The hard-liners around Gorbachev decided on a display of military might to intimidate the restless populace. When the Russian congress convened on March 28 to debate Yeltsin’s future, demonstrations were banned, and armored vehicles, tanks, and several hundred troop carriers filled with conscripts were deployed nose-to-tail in streets around the Kremlin. Kryuchkov and Pugo had fed Gorbachev ridiculous warnings that radical democrats were preparing to storm the ancient fortress using ropes and grappling irons. These deployments only ensured that a pro-Yeltsin rally in the streets outside became an anti-Gorbachev demonstration. Inside, the deputies refused to debate in a state of siege and voted to adjourn. Tens of thousands of demonstrators milled around military barricades in the streets near the Kremlin as a heavy, fluffy snow coated everyone in white. The confrontation brought the country to the brink of civil conflict. Gorbachev was stunned when Alexander Yakovlev asked him to think of how Moscow would turn out for a funeral if a demonstrator should be killed. The tension was defused when Yeltsin’s collaborator, Ruslan Khasbulatov, persuaded Gorbachev at a tense meeting in the Kremlin that the idea of people scaling the Kremlin walls was outlandish. (Aides were joking among themselves that it would not be possible as there was a shortage of rope in the shops.) The president ordered Yazov to take the troops out of the city.

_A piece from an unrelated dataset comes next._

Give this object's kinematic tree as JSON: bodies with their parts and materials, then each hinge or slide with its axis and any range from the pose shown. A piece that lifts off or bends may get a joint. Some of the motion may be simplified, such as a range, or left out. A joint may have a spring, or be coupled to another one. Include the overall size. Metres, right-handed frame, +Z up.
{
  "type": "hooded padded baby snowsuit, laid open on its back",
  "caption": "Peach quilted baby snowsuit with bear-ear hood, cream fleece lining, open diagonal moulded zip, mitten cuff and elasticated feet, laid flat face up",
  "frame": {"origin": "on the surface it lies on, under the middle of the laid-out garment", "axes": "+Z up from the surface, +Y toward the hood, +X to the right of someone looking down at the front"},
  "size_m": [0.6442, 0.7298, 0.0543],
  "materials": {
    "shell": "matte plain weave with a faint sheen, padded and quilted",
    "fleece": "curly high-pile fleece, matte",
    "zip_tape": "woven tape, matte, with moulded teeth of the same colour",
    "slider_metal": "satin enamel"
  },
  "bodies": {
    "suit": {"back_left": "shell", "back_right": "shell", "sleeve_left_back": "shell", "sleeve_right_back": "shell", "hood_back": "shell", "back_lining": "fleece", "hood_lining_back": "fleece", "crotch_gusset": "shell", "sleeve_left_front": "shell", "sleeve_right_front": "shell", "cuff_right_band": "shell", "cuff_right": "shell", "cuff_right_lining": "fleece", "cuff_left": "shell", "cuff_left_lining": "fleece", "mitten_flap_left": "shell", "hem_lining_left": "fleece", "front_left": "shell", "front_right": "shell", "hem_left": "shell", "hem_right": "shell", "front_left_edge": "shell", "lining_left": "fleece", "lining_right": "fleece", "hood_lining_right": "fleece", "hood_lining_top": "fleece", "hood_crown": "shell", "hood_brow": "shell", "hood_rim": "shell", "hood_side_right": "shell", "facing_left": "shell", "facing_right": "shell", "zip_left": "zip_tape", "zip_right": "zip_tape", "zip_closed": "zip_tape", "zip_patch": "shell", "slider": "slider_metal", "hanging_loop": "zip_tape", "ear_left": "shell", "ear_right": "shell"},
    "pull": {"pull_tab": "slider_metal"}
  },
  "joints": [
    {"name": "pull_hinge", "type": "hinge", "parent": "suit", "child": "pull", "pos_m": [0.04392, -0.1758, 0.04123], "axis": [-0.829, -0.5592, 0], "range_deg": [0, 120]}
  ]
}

Khasbulatov later would identify the day the state powers blinked as the day the defeat of the reactionary forces began. Alexander Yakovlev told a visiting American senator, David Boren, that mobilizing the armed forces against the people was Gorbachev’s single biggest mistake.

For three days the Russian congress was deadlocked over whether to censure Yeltsin. In the end the “swamp” of undeclared deputies rejected impeachment rather than side with the unpopular Gorbachev. They were also alarmed by a spreading coal miners’ strike in support of Yeltsin, which began when miners coming off a shift at one mine shaft found there was no soap. Even Ivan Polozkov, leader of the communist faction, stated from the rostrum that the time was not right to destroy Yeltsin because of the ferocious backlash this could provoke.

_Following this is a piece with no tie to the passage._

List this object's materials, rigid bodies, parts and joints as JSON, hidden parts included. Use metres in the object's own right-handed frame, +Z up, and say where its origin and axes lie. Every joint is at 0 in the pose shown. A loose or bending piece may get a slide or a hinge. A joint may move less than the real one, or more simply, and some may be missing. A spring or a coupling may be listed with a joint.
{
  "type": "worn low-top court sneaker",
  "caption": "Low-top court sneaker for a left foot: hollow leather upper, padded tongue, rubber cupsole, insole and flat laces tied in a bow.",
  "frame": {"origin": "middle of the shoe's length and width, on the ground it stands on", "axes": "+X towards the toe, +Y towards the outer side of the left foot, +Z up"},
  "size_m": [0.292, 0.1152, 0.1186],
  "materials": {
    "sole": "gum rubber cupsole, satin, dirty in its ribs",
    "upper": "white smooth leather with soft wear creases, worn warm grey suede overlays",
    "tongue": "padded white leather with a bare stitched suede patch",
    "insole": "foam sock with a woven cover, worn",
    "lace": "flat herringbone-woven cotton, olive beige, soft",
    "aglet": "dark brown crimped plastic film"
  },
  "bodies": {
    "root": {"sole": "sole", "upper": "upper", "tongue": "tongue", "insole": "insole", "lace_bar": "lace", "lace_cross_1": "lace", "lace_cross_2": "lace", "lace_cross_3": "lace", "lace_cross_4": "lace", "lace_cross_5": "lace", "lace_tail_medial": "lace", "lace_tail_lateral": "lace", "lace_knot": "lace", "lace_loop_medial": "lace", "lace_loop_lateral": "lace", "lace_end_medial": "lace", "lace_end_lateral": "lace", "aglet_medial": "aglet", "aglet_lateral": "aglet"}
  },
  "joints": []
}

Fearful of the gathering momentum towards the disintegration of the Soviet Union, Gorbachev organized a referendum throughout the USSR to restore popular support for stability and a new union treaty. It asked for a yes or no to the question “Do you consider necessary the preservation of the USSR as a
renewed federation
of equal sovereign republics in which the
rights and freedom of an individual of any nationality
will be fully guaranteed?” (emphasis in the original). The referendum was held on March 16. Six of the fifteen Soviet republics had become so independent-minded they boycotted the poll, but in the remaining nine, 76 percent of voters responded yes. Gorbachev took this majority as a mandate to negotiate a new union treaty that would give republics a measure of sovereignty but preserve the Union of which he was president.

Yeltsin cleverly turned the plebiscite to his advantage. On the referendum paper distributed in Russia he added an extra question: Do you support the idea of a directly elected president for Russia? The voters gave their approval. The Russian congress agreed to hold the first free presidential election in Russia, on June 12, 1991.

Though his popularity swelled at home, Yeltsin found to his dismay that his high profile in Moscow did not impress world leaders. Dignitaries who arrived in Russia on fact-finding missions came with perceptions of an unstable and vodkaloving bully. On the other hand, they liked Gorbachev personally and felt protective towards him. When Yeltsin asked U.S. Secretary of State James Baker to call on him during such a visit to the Soviet president in mid-March, Baker saw it as an effort to “drive Gorbachev up the wall.” The American declined after consulting Gorbachev, who “naturally went through the roof” and raved about how unstable Yeltsin was and how he would use populist rhetoric to become a dictator. Gorbachev displayed similar childishness, forbidding his associates to attend a dinner Baker hosted at the embassy in protest at the presence of some of Yeltsin’s team.

The effete British foreign secretary Douglas Hurd took a dislike to the ponderous, blunt-talking nonconformist when they met in Moscow. He suggested to Ambassador Braithwaite as they left the meeting that the Russian was a dangerous man barely under control. Still, Braithwaite concluded that Yeltsin’s analysis was correct and that Gorbachev was by now “living almost entirely in cloud-cuckoo land.”
13
Richard Nixon, visiting Moscow as an unofficial envoy of the White House, cursed the media for giving him the impression of Yeltsin as an “incompetent, disloyal boob.” Yeltsin might not have the “grace and ivory-tower polish of Gorbachev,” he reported to Bush on his return to the United States, “but he inspires the people nevertheless.”

Yeltsin went to France, where he believed he would at least be respected by the democratic parliamentarians of Europe. He got an unpleasant surprise.
Le Monde
lectured him that in Europe “only one Russian is recognized—Gorbachev.” He was greeted with an “icy shower” at the European Parliament in Strasbourg, where Jean-Pierre Cot, chairman of the group of socialists, reproached him publicly as a demagogue and an irresponsible politician for opposing Gorbachev, “with whom we feel more assured.” These remarks caused outrage among ordinary Russians—even
Pravda
called them an insult—and only served to increase Yeltsin’s popularity.